1- Get rid of AD revenue
Get rid of all the ads on both CBC and Radio-Canada. There will be a significant loss of revenue, but viewership is already declining in both languages due to the incursion of social media and Netflix. Not only is CBC Television suffering from reduced ad revenue but also the private networks are suffering and they don't get any government support. By making the CBC/Radio-Canada ad-free, the government will automatically increase the ad revenue for the private networks which are struggling, in particular, CTV and TVA which are shedding jobs.
2- Launch a new CBC PLUS broadcast network
The CBC gets $1.2 billion in government finance. Maintain the one-third or $400 million that goes to Radio-Canada and reduce the $800 million that goes to the old CBC to under $100 million for a new arts network (CBC PLUS) similar to Knowledge Network, Télé-Québec, TVO or PBS. Knowledge Network has a 4% market share and a budget of $12 million financed by the BC government; Télé-Québec has a market share of 8% and a budget of $100 million financed by the Quebec government; TVO receives $50 million from the Ontario government and PBS has an operating budget of some $465 million and operates in 50 states with support from viewers. 100 million Americans watch PBS each month and among them are a large number of Canadians who appreciate their distinctive programming.
A successful CBC PLUS network would have a market share of 4% similar to the old CBC but would only cost the government $100 million, saving the Canadian taxpayer a total of $700 million. There would be no cuts to the government financing of Radio-Canada which would continue as a generalist broadcaster in its present state but remain ad-free.
3- To convert the hugely expensive and wasteful CBC into an arts and culture, ad-free network, the government will need to shut it down, fire all its staff and start anew. It is called starting over and you do this when there is nothing of value left in the old network. It will take a minimum of two to three years to relaunch a more modest network without the news media stars and the fat cat administration honchos. The CBC would sell off all of its regional stations while keeping only production offices in Toronto, Vancouver, Halifax and Montreal. CBC PLUS would have a low-cost news operation similar to "The News Hour" on PBS, but there would be no more sports programming: hockey and the Olympics gone forever. Concerning radio and digital services, the budget for CBC radio would be downsized in the same proportion as the television arm.

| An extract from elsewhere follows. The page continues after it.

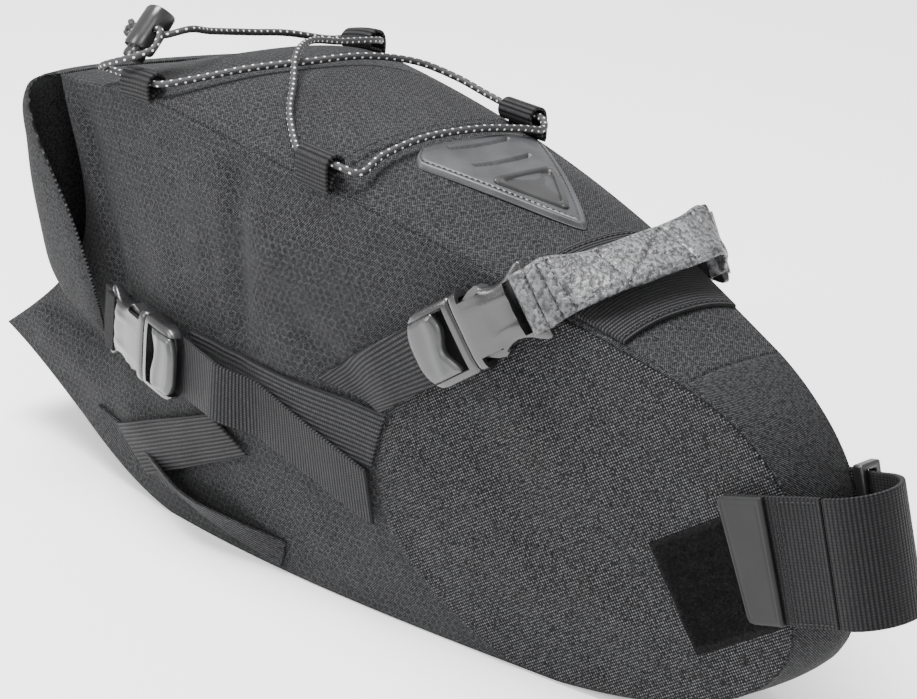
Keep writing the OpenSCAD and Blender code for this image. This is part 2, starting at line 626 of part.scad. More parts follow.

4- CBC PLUS would emerge as a new, attractive broadcast entity with great programming. Here's a quote from Knowledge Network about its programs:
"KN provides programs that educate, challenge and inspire. Our public mandate is supported through commercial-free programming that meets the diverse and evolving needs of viewers. This includes educational content that fosters learning for young children and their caregivers and thought-provoking documentaries, dramas and performing arts programs that connect viewers to their province, Canada and the world."
This quote resumes what CBC PLUS might aspire to, not the bloated, bureaucratic, over-politicized CBC whose priority often seems to be indigenous rights, racism, and LGBT sexuality issues. The CBC has lost its way and its market share will only get worse over time with a woke agenda. And finally, let's not forget that any broadcast entity can improve its ratings by improving its programming. Télé-Québec recently increased its market share from 6 to 8% by buying up large numbers of British and European TV series. As an anglophone in Quebec, I watched the best of British TV in French on Télé-Québec over the last two years. That's how you build ratings.
There you have it in a nutshell. There is a future for a CBC with a smaller footprint and better programming, without the news media stars and the fat cat administration honchos. But to do so, it will require a firm commitment for change from Heritage Canada and the Canadian government. CBC/Radio-Canada has some 9,000 employees and contractual workers working for it. The new CBC PLUS will function with a fraction of this work staff so the government will have to face a lot of unhappy union employees to get this done.